# Best Suspension for B14 ( 95 Sentra GXE)



## LIUSPEED (May 29, 2002)

im plannin on gettin some of the suspensions sometime within a few months.. i want to know what is best?

i have made my mind on going AGX shocks... but i want the springs im not sure which to go. Coilovers or what?

this will be a daily driver car and might go on some rough roads if i plan on going down to dallas for my lady or back home 2 alaska for a road trip..

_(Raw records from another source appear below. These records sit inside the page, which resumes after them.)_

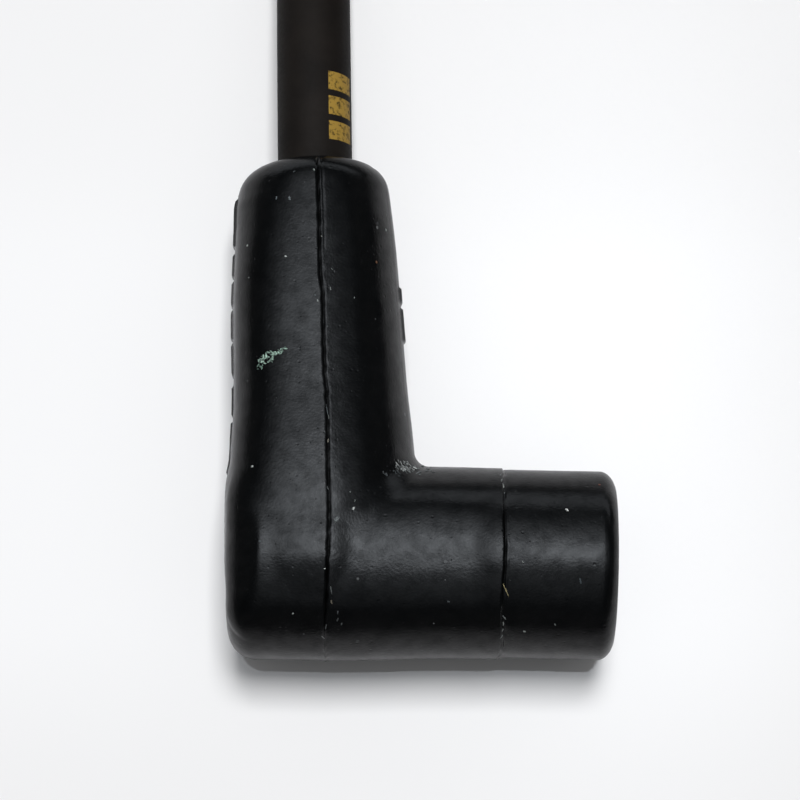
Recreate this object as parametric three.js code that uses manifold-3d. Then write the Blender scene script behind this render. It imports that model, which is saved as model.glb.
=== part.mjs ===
import * as THREE from 'three';
import { LoftGeometry } from 'three/addons/geometries/LoftGeometry.js';
import { mergeVertices } from 'three/addons/utils/BufferGeometryUtils.js';
import Module from 'manifold-3d';

// Spark plug lead lying on a table: a moulded rubber elbow boot with a snap terminal inside, 8 mm wire
// that leaves its cable leg, a tied coil of the rest of the wire, and a straight boot at the far end.
// Millimetres, +Z up. +X runs out of the elbow boot's socket and +Y towards the far end of the wire.

const wasm = await Module();
wasm.setup();

// Wire and fits
const wireDiameter = 8;
const coreDiameter = 2.6;
const clearance = 0.3;

// Elbow boot, from the point where the axes of its two legs cross
const socketDiameter = 20.2;
const socketReach = 31.3;
const sleeveStart = 18.6;
const sleeveStep = 0.15;
const elbowBack = 10.6;
const elbowRound = 3.7;
const mouthRound = 2.2;
const mouthChamfer = 0.6;
const socketBore = 10.5;
const socketFloor = 5.7;
const sealRibHeight = 0.5;
const sealRibWidth = 1.4;
const sealRibInsets = [4, 8, 12];
const cableLegLength = 42.8;
const cableLegLean = THREE.MathUtils.degToRad(2.9);
const cableLegEndDiameter = 15.3;
const cableLegRound = 2.9;
const crotchRound = 1.5;
const crotchShare = 0.9;

// The cable leg narrows in steps: height along the leg and diameter there
const cableLegTaper = [[7.1, 19.8], [11.9, 19.1], [22.3, 18], [30, 17.3]];

// Raised marks on the two flanks of the cable leg: where each starts and ends along the leg
const markHeight = 0.3;
const markWidth = 5;
const markRoot = 2.7;
const leftMarks = [[9.1, 15], [15.4, 18.9], [19.9, 23.5], [23.9, 27.1], [27.5, 30.2], [30.7, 33.3], [34, 38.8]];
const rightMarks = [[23.1, 26.9], [27.3, 29.2]];

// Snap terminals
const terminalWall = 0.6;
const terminalSocket = 6.6;
const plugCupLength = 13;
const barrelLength = 12;
const wireEndUp = 17;
const barrelLap = 1;
const barrelSeam = 0.8;
const neckWidth = 3.6;
const neckInset = 0.2;
const cupSlot = 0.8;
const cupSlotLength = 7;
const clipWire = 0.7;
const clipInset = 2.5;

// Straight boot at the far end
const farBootLength = 50;
const farBootEndDiameter = 13.2;
const farBootDiameter = 17.6;
const farBootTaperStart = 8;
const farBootTaperLength = 10;
const farBootRound = 1.4;
const farBarrelInset = 13;
const farWireInset = 24;
const farThroatLength = 6;
const farCupLength = 12;

// Coil and its ties
const coilMiddleRadius = 38;
const tieThickness = 1;
const tieWidth = 4.5;
const tieHead = 3;
const tieHeadOverhang = 1;
const tieAngles = [55, 125, 250];

// Route of the wire from the elbow boot to the coil: distance along the cable leg, how far it strays
// towards +X, and its drop below the leg's axis
const leadRoute = [
    [17, 0, 0], [23, 0, 0], [30, 0, 0], [37, 0, 0], [43, 0, 0], [49, 0.06, 0.18], [55, 0.13, 0.66],
    [61, 0.2, 1.48], [67, 0.28, 2.41], [73, 0.36, 3.24], [79, 0.43, 3.71], [85, 0.5, 3.49],
    [91, 0.55, 2.81], [97, 0.6, 2.19], [103, 0.63, 1.87], [110, 0.65, 1.61], [120, 0.65, 1.32],
];

// Route of the wire from the coil to the far boot: distance past the coil, height above the coil's top turn
const tailRoute = [
    [0, 0], [5, 0.2], [10, 0.6], [15, 1], [20, 1.15], [25, 0.8], [30, -0.2], [35, -1.5], [40, -2.6],
    [46, -3.35], [52, -3.43], [58, -3.43], [68, -3.43],
];

// Values that follow from the ones above
const wireRadius = wireDiameter / 2;
const gripRadius = wireRadius + clearance;
const barrelRadius = gripRadius + terminalWall;
const cupRadius = terminalSocket / 2 + terminalWall;
const clipRadius = cupRadius + clearance + clipWire / 2;
const cavityRadius = socketBore / 2;
const socketRadius = socketDiameter / 2;
const cableEndRadius = cableLegEndDiameter / 2;
const cupBack = -barrelRadius;
const farBootRadius = farBootDiameter / 2;
const turnHeight = tieThickness + clearance + wireRadius;
const topTurnRise = wireDiameter * Math.sin(Math.PI / 3);

// The boot rolls on its socket leg until the narrower cable leg touches the table
const cableLegTouch = cableLegLength - cableLegRound;
const cableLegRoll = Math.min(...[...cableLegTaper, [cableLegTouch, cableLegEndDiameter]].map(
    ([height, diameter]) => Math.asin(Math.min(1, socketRadius / Math.hypot(height, diameter / 2)))
        - Math.atan2(diameter / 2, height),
));

// The crossing of the legs' axes, placed so that the elbow boot is centred on the origin
const legRise = Math.cos(cableLegLean) * Math.cos(cableLegRoll);
const legTop = cableLegTouch * legRise
    + (cableEndRadius - cableLegRound) * Math.sqrt(1 - legRise ** 2) + cableLegRound;
const elbowX = (elbowBack - socketReach) / 2;
const elbowY = (socketRadius - legTop) / 2;
const elbowPlace = new THREE.Matrix4().makeTranslation(elbowX, elbowY, socketRadius);
const socketPlace = elbowPlace.clone().multiply(new THREE.Matrix4().makeRotationZ(-Math.PI / 2));
const rolledPlace = elbowPlace.clone().multiply(new THREE.Matrix4().makeRotationX(-cableLegRoll));
const cablePlace = rolledPlace.clone().multiply(new THREE.Matrix4().makeRotationZ(cableLegLean));

const rubber = new THREE.MeshStandardMaterial({ color: 0x16171a, roughness: 0.45, metalness: 0 });
const jacket = new THREE.MeshStandardMaterial({ color: 0x221e1c, roughness: 0.6, metalness: 0 });
const spring = new THREE.MeshStandardMaterial({ color: 0xb9bcc0, roughness: 0.3, metalness: 1 });
const brass = new THREE.MeshStandardMaterial({ color: 0xc2a25a, roughness: 0.35, metalness: 1 });
const carbon = new THREE.MeshStandardMaterial({ color: 0x1b1b1c, roughness: 0.8, metalness: 0 });
const nylon = new THREE.MeshStandardMaterial({ color: 0x1d1d1f, roughness: 0.5, metalness: 0 });

const group = new THREE.Group();

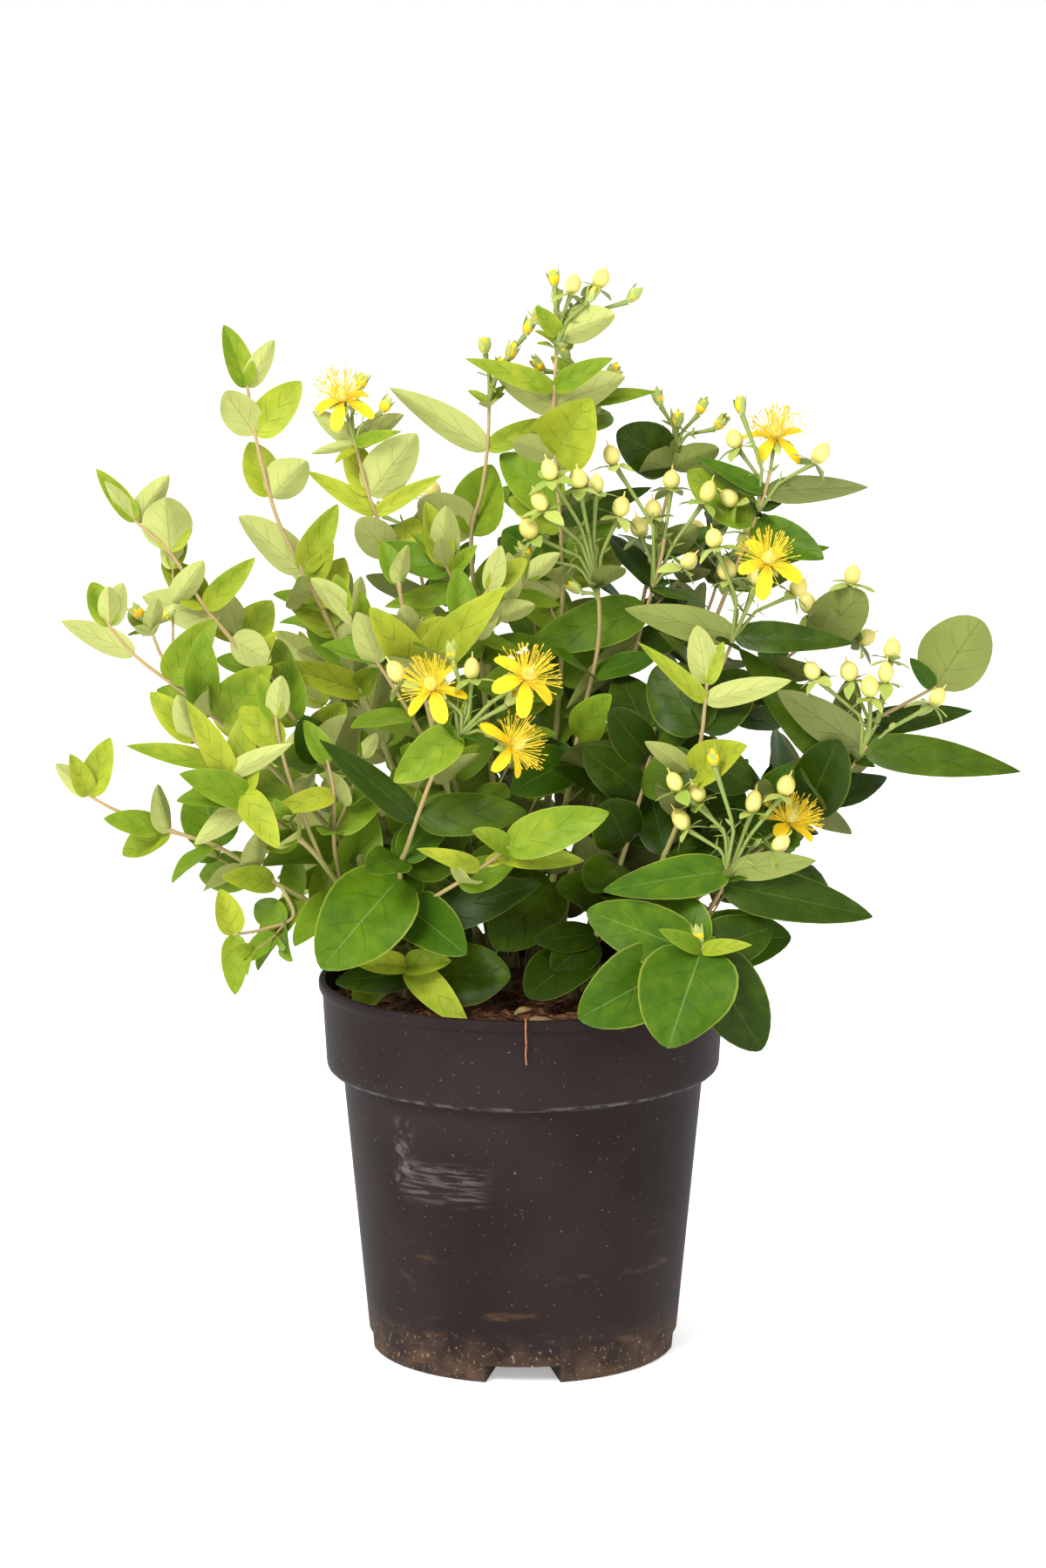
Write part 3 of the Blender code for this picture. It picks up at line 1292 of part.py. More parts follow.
def fuse(name, stem_mesh, pieces, parts, solver):
    """One solid from a stem and the pieces that stand on it."""
    mass = add_object(name, stem_mesh, parts)
    loose = bpy.data.collections.new(name + " pieces")
    bpy.context.scene.collection.children.link(loose)
    for piece in pieces:
        add_object(name + " piece", piece, loose)
    join = mass.modifiers.new("Fuse", "BOOLEAN")
    join.operation = "UNION"
    join.solver = solver
    join.operand_type = "COLLECTION"
    join.collection = loose
    bake(mass)
    for piece in list(loose.objects):
        data = piece.data
        bpy.data.objects.remove(piece)
        bpy.data.meshes.remove(data)
    bpy.data.collections.remove(loose)
    return mass


def build_mass(grown, parts, look):
    """The leafy part of a stem. Where one way of joining leaves it open the next is tried, then
    all of them with slightly stouter twigs, and at last with one leaf fewer."""
    name = grown.name + "_mass"
    for attempt in range(JOIN_ATTEMPTS):
        stout = 1 + JOIN_NUDGE * attempt
        for solver, flatten in JOIN_WAYS:
            stem_mesh = limb_mesh(name, grown.main, grown.radius, grown.lead + JOIN_GAP / 2,
                                  grown.main.length, TWIG_STEP, TWIG_SIDES,
                                  TWIG_SWELL * stout)
            without = attempt - FEWER_LEAVES_FROM
            mass = fuse(name, stem_mesh, mass_pieces(grown, stout, without), parts, solver)
            if tidy_skin(mass.data, flatten):
                mass.data.materials.clear()
                mass.data.materials.append(look)
                return mass
            bpy.data.objects.remove(mass)
    raise RuntimeError(f"{name} stays open")


def main():
    """Clears the file and builds the pot, the soil and the plant."""
    for old in list(bpy.data.objects):
        bpy.data.objects.remove(old)
    parts = bpy.data.collections.new("potted hypericum")
    cutters = bpy.data.collections.new("cutters")
    for collection in (parts, cutters):
        bpy.context.scene.collection.children.link(collection)
    build_pot(parts, cutters)
    build_soil(parts)
    bark = material("stem", (0.42, 0.30, 0.16), 0.6)
    foliage = {
        "fresh": material("fresh foliage", (0.36, 0.50, 0.06), 0.5),
        "mid": material("green foliage", (0.14, 0.33, 0.04), 0.5),
        "deep": material("deep foliage", (0.04, 0.16, 0.03), 0.45),
    }
    for grown in grow_all(Space()):
        build_bough(grown, parts, bark)
        build_mass(grown, parts, foliage[grown.shoots[0][0].tint])


main()
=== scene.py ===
"""A hypericum shrub in its nursery pot, dressed for a plain white studio.

The plant is grown by the same rule as the part's solids, from a table that holds more of its
leaves. Small side sprigs then fill in the leaf axils, and old leaves the feet of the stems.
Lengths are in millimetres until a mesh is made.
"""

import math
import random
from dataclasses import dataclass

import bmesh
import bpy
import numpy as np
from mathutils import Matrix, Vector
from mathutils.bvhtree import BVHTree


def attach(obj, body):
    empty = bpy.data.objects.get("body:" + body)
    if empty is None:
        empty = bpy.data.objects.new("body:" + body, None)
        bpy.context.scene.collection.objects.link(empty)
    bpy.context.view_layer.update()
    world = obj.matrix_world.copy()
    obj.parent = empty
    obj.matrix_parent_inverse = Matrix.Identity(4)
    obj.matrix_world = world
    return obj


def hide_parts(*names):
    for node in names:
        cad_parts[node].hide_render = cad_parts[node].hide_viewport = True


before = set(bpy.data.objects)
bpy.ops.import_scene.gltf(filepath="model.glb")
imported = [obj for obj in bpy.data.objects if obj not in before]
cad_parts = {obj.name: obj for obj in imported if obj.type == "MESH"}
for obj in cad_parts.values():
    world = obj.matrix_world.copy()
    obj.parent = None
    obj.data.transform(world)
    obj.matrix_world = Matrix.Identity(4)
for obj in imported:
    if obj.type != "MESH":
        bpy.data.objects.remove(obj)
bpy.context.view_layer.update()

MM = 0.001
UP = Vector((0, 0, 1))
RIGHT = Vector((1, 0, 0))

# Pot, in millimetres
POT_HEIGHT = 185.0
RIM_RADIUS = 100.0
LIP_DEPTH = 5.0
LIP_OVERHANG = 1.4
BAND_HEIGHT = 45.0
BAND_START = POT_HEIGHT - BAND_HEIGHT
BAND_FOOT_RADIUS = 96.0
BODY_RADIUS = 88.5
BASE_RADIUS = 75.3
WALL = 1.8
FLOOR = 11.0
NOTCHES = 4
NOTCH_HEIGHT = 9.0
NOTCH_WIDTH = 38.0
NOTCH_BACK_WIDTH = 22.0
NOTCH_DEPTH = 38.0

# Soil, in millimetres
SOIL_TOP = 177.0
SOIL_EDGE_DROP = 4.0
SOIL_FLAT_RADIUS = 62.0
GAP = 0.4
SOIL_ROOM = 20.0

# The pot and the soil as the growing leaves keep clear of them, in millimetres
GUARD_STEPS = 24
GUARD_WAIST = 100.0
GUARD_BAND = 138.0
GUARD_OUT = 1.0
GUARD_IN = 4.0
GUARD_LIFT = 0.3
GUARD_MIDDLE = 5.0
SIDEWAYS_LIMIT = 0.9

# Stems, in millimetres
FOOT_RADIUS = 2.3
TIP_RADIUS = 1.0
SIDE_RADIUS = 1.25
SIDE_TIP_RADIUS = 0.85
ROOT_FLARE = 1.5
FLARE_HEIGHT = 10.0
RISE = 8.0
RISE_SHARE = 0.33
RISE_LEAN = 0.08
STEP = 4.0
NEARBY = 1.0
TWIG_STEP = 18.0
TWIG_SWELL = 1.55
GUARD_SIDES = 6

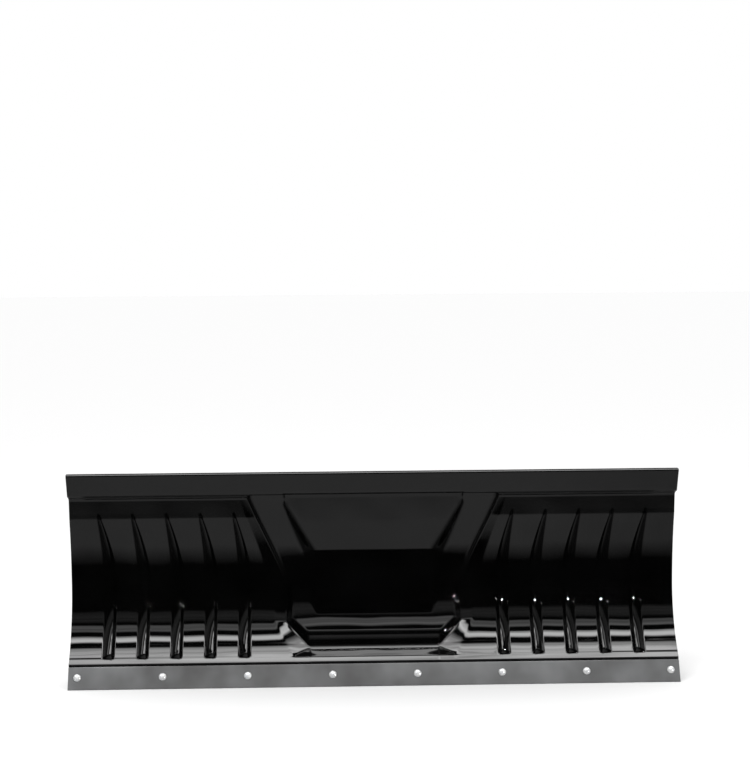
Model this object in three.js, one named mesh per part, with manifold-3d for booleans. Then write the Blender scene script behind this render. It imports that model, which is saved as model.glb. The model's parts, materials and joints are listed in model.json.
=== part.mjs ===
// Snow plow blade for an all-terrain vehicle: a pressed steel mouldboard with a bolted wear bar, which trips
// forward against two springs on a hinged frame, and swivels on the king bolt of a push head.
// Millimetres, +Z up. The blade faces -Y. In the design, Y is 0 at the wear bar's front bottom edge.
import * as THREE from 'three';
import { mergeVertices } from 'three/addons/utils/BufferGeometryUtils.js';
import Module from 'manifold-3d';

const wasm = await Module();
wasm.setup();

// ---------------------------------------------------------------- driving dimensions

const gap = 0.3; // between pieces that rest on each other
const bladeWidth = 1320;
const bladeHeight = 460;
const sheetThickness = 3;

const wearBar = { height: 51, thickness: 6, lean: degrees(-27), edgeRadius: 2 };
const backingBar = { bottom: 9, top: 45, thickness: 5 };
const bolts = { count: 8, pitch: 183, up: 27, holeRadius: 4.7, shankRadius: 4, headRadius: 7.8, headHeight: 4.8 };
const nut = { cornerRadius: 7.5, holeRadius: 5, height: 6.5 };

const curl = { depth: 106, height: 205.6, lowerRadius: 190, upperRadius: 460, bandLean: degrees(26) };
const joggle = { bottom: 8, start: 51.5, end: 54.5 };
const flange = { outerRadius: 3.5, length: 16 };

const band = { proud: 8.5, stepFoot: 396, stepCrest: 414 };
const pocket = { from: 355, slope: 0.25 };
const panel = { proud: 19, swellFrom: 300, swellTo: 110, wallFoot: 79, wallCrest: 98 };
const facet = { upright: 77, crease: 284, top: 410, topDepth: 52, stepFoot: 406.5, stepCrest: 418.5 };
const borderFoot = 58;
const gills = { count: 5, first: 270, pitch: 73.3, height: 11, wall: 6, ramp: 26, foot: 58.5, footTop: 61.5 };
const gillTop = { from: 75, to: 366, fall: 0.7 };
const gillCurve = { from: 235, scale: 140, sweep: 34, power: 1.4, endShare: 0.37 };

const hinge = { y: 95, z: 72, pinRadius: 8, holeRadius: 8.5, earRadius: 21 };
const hingeRib = { x: 150, thickness: 8 };
const cheek = { x: 138, thickness: 8, lugY: 205, lugZ: 222 };
const outerRib = { x: 471, thickness: 6 };
const skid = { y: 150, radius: 50, postRadius: 11, sleeveRadius: 16, sleeveBottom: 75, sleeveTop: 135, bossTop: 26 };
const anchor = { size: 24, y: 98, z: 385, eyeY: 134 };
const frame = { halfWidth: 133.7, front: 140, back: 180, lowerPlate: 62, upperPlate: 118, plate: 8 };
const king = { y: 255, boltRadius: 12, bushRadius: 15, barrelRadius: 28, barrelBottom: 72, barrelTop: 116 };
const quadrant = { radius: 125, spread: 45, holeCircle: 105, holeStep: 15, holesEachSide: 2, holeRadius: 8.8 };
const headBox = { width: 70, bottom: 72, top: 116, back: 419.7, wall: 4 };
const rearFlange = { width: 180, height: 110, thickness: 10, y: 420, holesX: 140, holesZ: 70, holeRadius: 6.5 };
const lock = { y: 360, pinRadius: 8, tip: 128.5, guideRadius: 13, lowGuide: 132, highGuide: 196, top: 236 };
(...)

oh ya.. i dont wanna dropped too low maybe the lowest is 1.5 " what your guyz opinion (for 17 inch rims and non-lo prof rubber)


----------



## PatScottAKA99XE (Apr 30, 2002)

You want THE best.. Read this:

http://www.nissanforums.com/showthread.php?s=&postid=24702#post24702


----------



## onyxeros (Jul 26, 2002)

how much do you want to spend?

Under $600 go with agx/H&R
$600-800 agx/GC
$800+ truechoice, tein, motivational (don't know if they are still making them)

That's the Best you can do
O


----------



## motivational1 (Jul 15, 2002)

I still make them. They run about $1500 for shortened Koni struts,rear Koni shocks, rear mounts, Koni bumpstops, Eibach ERS springs(any rate). The only thing you need from your old suspension is the front upper mounts or a set of camber plates.


----------



## SentraRacer97 (Apr 30, 2002)

About Eibach. Is it true that they're stuff are being made in America now? Not to bash america but we make pretty bad stuff over here. So I was just curious, is that true?


----------



## motivational1 (Jul 15, 2002)

Yes, but there is nothing wrong with their parts.


----------



## Geo (Apr 30, 2002)

SentraRacer97 said:


> *About Eibach. Is it true that they're stuff are being made in America now? Not to bash america but we make pretty bad stuff over here.*


What? You mean like Sentras?


----------



## PatScottAKA99XE (Apr 30, 2002)

The first digit on my B14's VIN is 3...habla espanol(i know, poor attempt)


----------



## Teknokid (Jun 1, 2002)

Would AGX struts with Suspension Tech's drop springs be a good combination??


----------



## PatScottAKA99XE (Apr 30, 2002)

Teknokid said:


> *Would AGX struts with Suspension Tech's drop springs be a good combination?? *


http://www.nissanforums.com/showthread.php?s=&threadid=4384


----------



## andre (Apr 30, 2002)

Hahaha....that thread is....no comment.


----------